Meir, Irit; Sandler, Wendy; Padden, Carol; Aronoff, Mark (2010). "Emerging Sign Languages" (PDF). In Marschark, Marc; Spencer, Patricia Elizabeth (eds.). The Oxford Handbook of Deaf Studies, Language, and Education. Vol. 2. New York: Oxford University Press. doi:10.1093/oxfordhb/9780195390032.013.0018. Archived (PDF) from the original on 2023-12-19. Retrieved 2024-05-05.
Here is a fuller quote from the latter:
Homesign is a basic communication system created within a family with one or few deaf members. The obvious difference between such a system, which may be conventionalized for the solitary child who creates it, and sign language is the number of people for whom manual-visual language is primary. In homesign, it is one, while in either a village or a deaf community sign language it is many, and this difference leads to structural differences in the two kinds of language. However, the distinction is not categorical but gradient. Homesign systems can emerge in a family with more than one deaf child. In such cases, the community numbers several individuals.
Aha ... yes, in 1980, the adolescents who came together were already tolerably fluent in a sign language, except that sign language was one created ad hoc within a family. It's pretty much the equivalent of a new auxlang between children raised in Quenya, Klingon and the other conlangs in my fictional hypothesis.
This is not a valid refutation of the Critical Period fact.
But there is one more. Human anatomy, from Homo erectus (if we politely "concede" the chronology as a convention) to us, is very well adapted for communication in human language. It has all the traits needed. An ear that is not too thick to pick up consonants. Chimpanzees, Australopitheci, Paranthropi, all have ears that, through thickness, can only hear very low frequencies, and therefore basically growls. A hyoid that doesn't carry any air bags providing distortion. The hyoids of chimps and one found of an Australopithecus did hold air bags and do provide distortion. Impossible to hear "what vowel" is pronounced. A brain that has (presumably) Wernicke's and (certainly) Broca's area. The FOXP2 gene in its human expression (the Neanderthal version is some loci different, but clearly human rather than chimp). None of these things are necessary for the vocalisations of beasts. All of them are necessary for human speech. And no skeletal remains that's sufficiently complete leaves us in any doubt on which side these things fall on, and they all fall on one side or the other, unless the skeleton is too incomplete to check. These things would not be useful without language, and language would not be possible without them. They are too many to be due to just one or two mutations.

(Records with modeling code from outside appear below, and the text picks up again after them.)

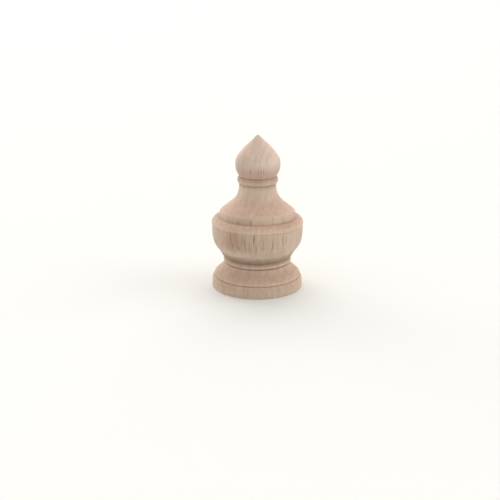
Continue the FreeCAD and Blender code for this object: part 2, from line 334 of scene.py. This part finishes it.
class Finish:
    """A material built from nodes."""

    def __init__(self, name):
        self.material = bpy.data.materials.new(name)
        self.material.use_nodes = True
        self.nodes = self.material.node_tree.nodes
        self.links = self.material.node_tree.links
        self.nodes.clear()

    def node(self, kind, settings=None, sockets=None, output=0):
        """Adds a node, sets it, joins or fills its sockets, and gives one of its outputs."""
        node = self.nodes.new(kind)
        for name, setting in (settings or {}).items():
            setattr(node, name, setting)
        for name, given in (sockets or {}).items():
            socket = self.socket(node, name)
            if isinstance(given, Strand):
                self.links.new(given.socket, socket)
            else:
                socket.default_value = given
        shown = [socket for socket in node.outputs if socket.enabled]
        if not shown:
            return None
        if isinstance(output, str):
            return Strand(self, next(socket for socket in shown if socket.name == output))
        return Strand(self, shown[output])

    def socket(self, node, name):
        if isinstance(name, int):
            return node.inputs[name]
        return next(socket for socket in node.inputs if socket.name == name and socket.enabled)

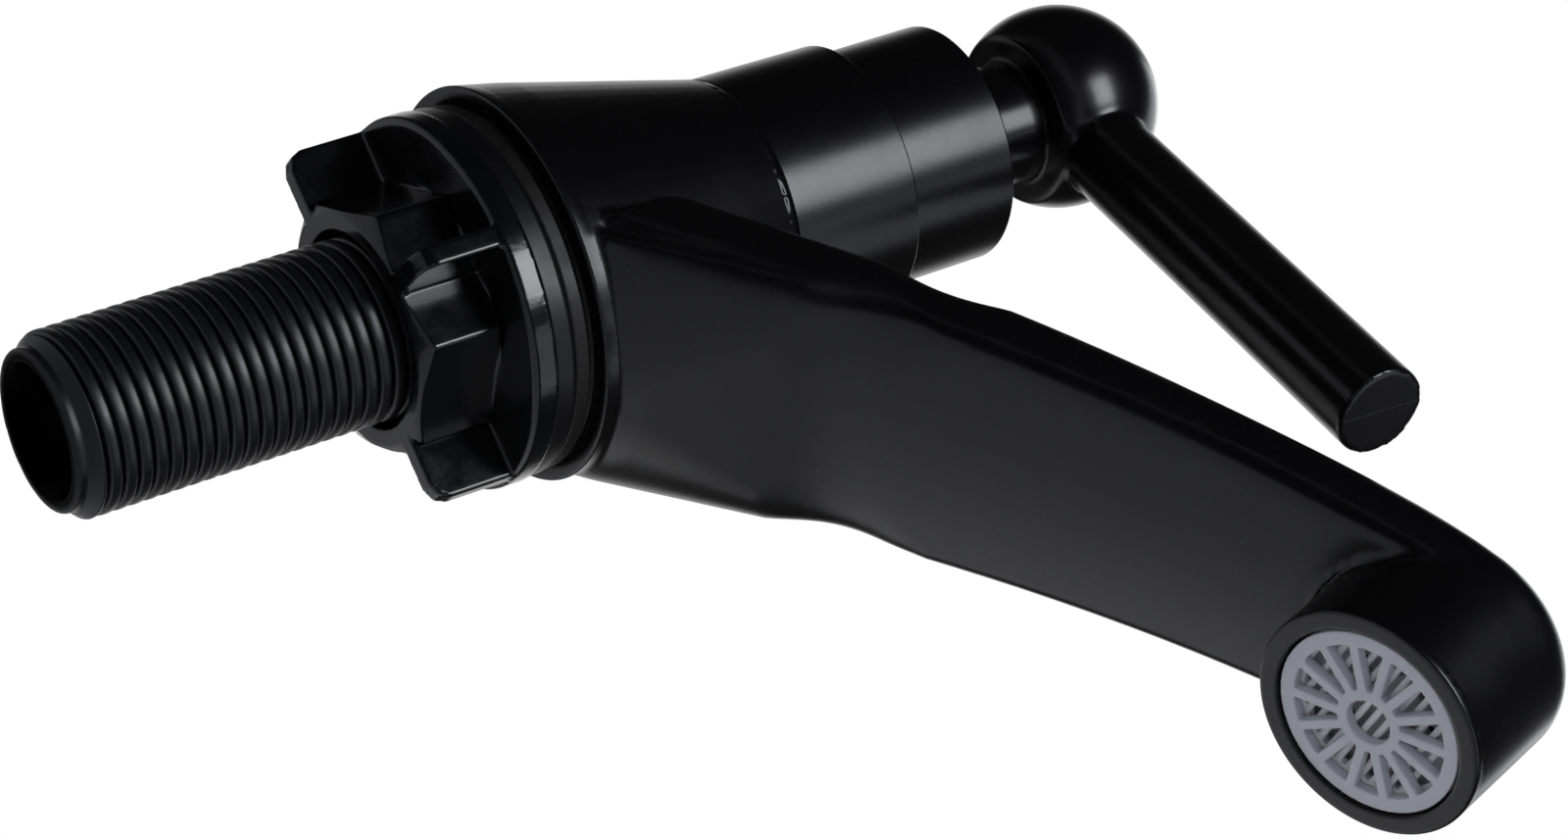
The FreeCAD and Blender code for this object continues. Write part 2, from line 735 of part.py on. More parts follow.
def makeAerator():
    """Insert of the nozzle, from the outlet inwards: spoked grid, bars, shell, plate and seal."""
    place = nozzlePlace()
    low = "insertRecess"
    high = low + " + gridThickness"
    rim = ring("GridRim", "insertRadius - gridRim", "insertRadius", low, high)
    hub = ring("GridHub", "hubHole", "hubRadius", low, high)
    spokes = []
    for index in range(int(size("spokeCount"))):
        spoke = block("Spoke", "insertRadius - gridRim - hubRadius + past", "spokeWidth", low, high,
                      "(insertRadius - gridRim + hubRadius) / 2")
        doc.recompute()
        spin = FreeCAD.Rotation(up, 360 / size("spokeCount") * index)
        spoke.setExpression("Placement.Base.x", None)
        spoke.setExpression("Placement.Base.y", None)
        spoke.Placement = FreeCAD.Placement(vec(), spin).multiply(spoke.Placement)
        spokes.append(spoke)
    grid = join("Grid", [rim, hub] + spokes)
    grid.Placement = place
    keep(grid, "aerator_grid")
    barLow = high
    barHigh = high + " + barThickness"
    inner = "insertRadius - shellWall - gap"
    frameRing = ring("BarFrame", inner + " - shellWall", inner, barLow, barHigh)
    reach = size(inner) - size("shellWall") / 2
    pitch = size("barPitch")
    count = int(reach / pitch)
    bars = []
    for index in range(-count, count + 1):
        across = index * pitch
        if abs(across) > reach - size("barWidth"):
            continue
        half = math.sqrt(reach ** 2 - across ** 2)
        bar = block("Bar", "barWidth", str(2 * half), barLow, barHigh, str(across))
        bars.append(bar)
    layer = join("BarLayer", [frameRing] + bars)
    layer.Placement = place.multiply(FreeCAD.Placement(vec(), FreeCAD.Rotation(up, size("barTurn"))))
    keep(layer, "aerator_bars")
    shellTop = high + " + shellHeight"
    shell = ring("Shell", "insertRadius - shellWall", "insertRadius", high, shellTop)
    shell.Placement = place
    keep(shell, "aerator_shell")
    plateLow = barHigh + " + plateGap"
    plate = cylinder("FlowPlate", inner, plateLow, plateLow + " + plateThick")
    holes = []
    for index in range(int(size("plateHoles"))):
        angle = "(360 / plateHoles * %d)" % index
        spot = ("plateRing * cos%s" % angle, "plateRing * sin%s" % angle, plateLow + " - past")
        holes.append(part("Cylinder", "FlowHole", spot, Radius="plateHole", Height="plateThick + 2 * past"))
    drilled = cut("FlowPlateDrilled", plate, holes)
    drilled.Placement = place
    keep(drilled, "flow_plate")
    sealTop = shellTop + " + insertSeal"
    seal = ring("InsertSeal", "insertRadius - spoutWall", "insertRadius", shellTop, sealTop)
    seal.Placement = place
    keep(seal, "aerator_seal")


makeBody()
makeTail()
makeNut()
makeWashers()
makeCartridge()
makeSpindle()
makeSleeve()
makeSkirt()
makeHandle()
makeAerator()
doc.recompute()

broken = [item.Name for item in doc.Objects if "Invalid" in item.State or "Error" in item.State]
for piece in nodes:
    if piece.Shape.isNull() or not piece.Shape.isValid() or len(piece.Shape.Solids) != 1:
        broken.append(piece.Label)
if broken:
    raise RuntimeError("did not build: " + ", ".join(broken))

os.makedirs("parts", exist_ok=True)
for piece in nodes:
    piece.Shape.exportStep("parts/%s.step" % piece.Label)
    print("%-22s %9.1f mm3" % (piece.Label, piece.Shape.Volume))
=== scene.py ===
import bmesh
import bpy
import math
from mathutils import Matrix, Vector
from mathutils.kdtree import KDTree


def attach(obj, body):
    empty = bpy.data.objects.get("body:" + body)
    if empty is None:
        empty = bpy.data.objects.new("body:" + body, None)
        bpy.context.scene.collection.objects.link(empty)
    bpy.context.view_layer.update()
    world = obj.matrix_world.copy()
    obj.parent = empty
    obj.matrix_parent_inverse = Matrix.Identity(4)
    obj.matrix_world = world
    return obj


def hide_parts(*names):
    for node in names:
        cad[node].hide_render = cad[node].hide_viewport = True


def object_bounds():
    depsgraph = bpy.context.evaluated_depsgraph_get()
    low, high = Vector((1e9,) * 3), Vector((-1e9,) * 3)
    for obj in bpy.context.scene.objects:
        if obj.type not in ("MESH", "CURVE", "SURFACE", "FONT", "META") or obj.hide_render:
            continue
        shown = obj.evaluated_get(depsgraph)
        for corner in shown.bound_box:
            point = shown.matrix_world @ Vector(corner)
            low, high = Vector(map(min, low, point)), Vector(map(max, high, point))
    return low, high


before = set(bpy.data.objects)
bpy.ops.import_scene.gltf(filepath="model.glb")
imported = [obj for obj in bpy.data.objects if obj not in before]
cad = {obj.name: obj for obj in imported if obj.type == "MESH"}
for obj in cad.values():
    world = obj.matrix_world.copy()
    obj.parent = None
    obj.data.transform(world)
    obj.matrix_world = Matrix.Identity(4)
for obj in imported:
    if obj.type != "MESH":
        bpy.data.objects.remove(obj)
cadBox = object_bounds()
mm = 0.001
same = 1e-7  # metres: points this close are one point
touch = 1e-6  # metres: a point this close to a cut lies on it
weld = 2e-6  # metres: corners of a copied solid that are joined
ringSteps = 192  # sides of a turned ring


def toLinear(colour):
    values = [int(colour[i:i + 2], 16) / 255 for i in (1, 3, 5)]
    return [v / 12.92 if v <= 0.04045 else ((v + 0.055) / 1.055) ** 2.4 for v in values] + [1]


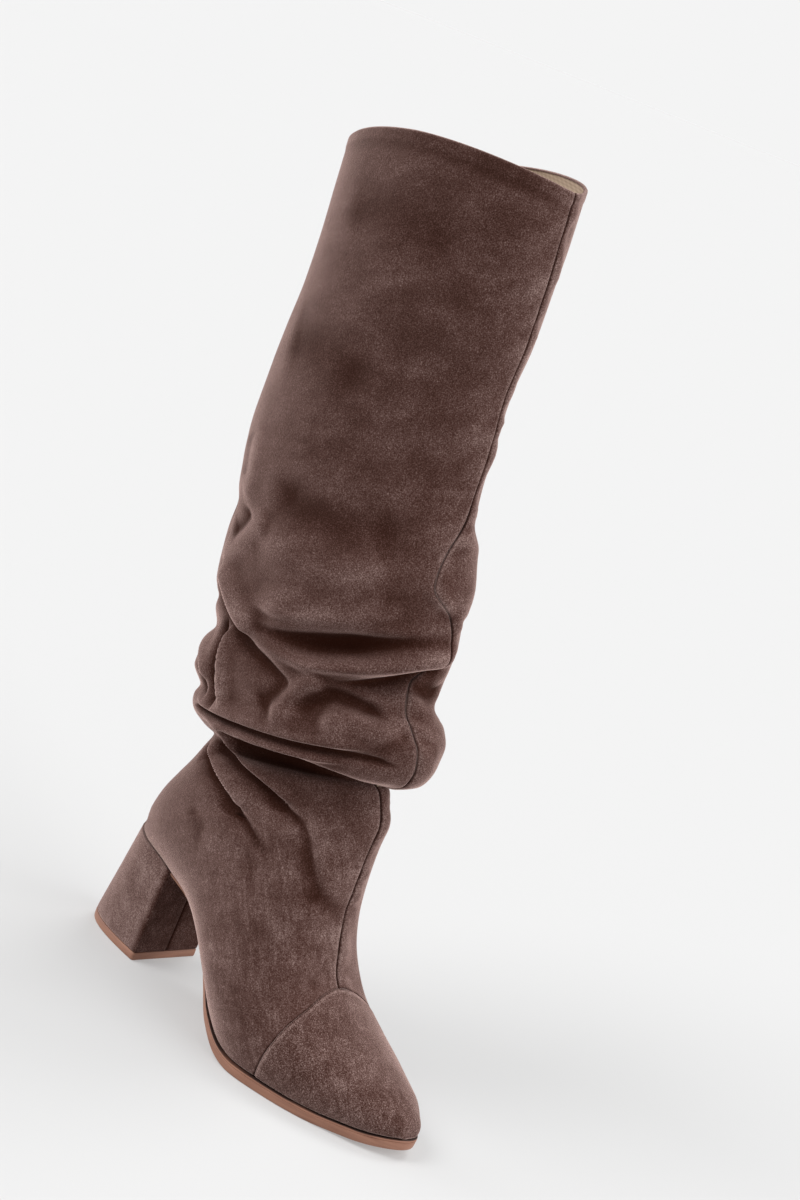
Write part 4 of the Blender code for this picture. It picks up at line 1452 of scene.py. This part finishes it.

I would say, I have not tried to make a case for irreducible complexity. I have succeeded.
Hans Georg Lundahl
Nanterre UL
St. Severine of Noricum
8.I.2026
Apud Noricos sancti Severini Abbatis, qui apud eam gentem Evangelium propagavit, et Noricorum dictus est Apostolus. Ejus corpus ad Lucullanum prope Neapolim, in Campania, divinitus delatum, inde postea ad monasterium sancti Severini translatum est.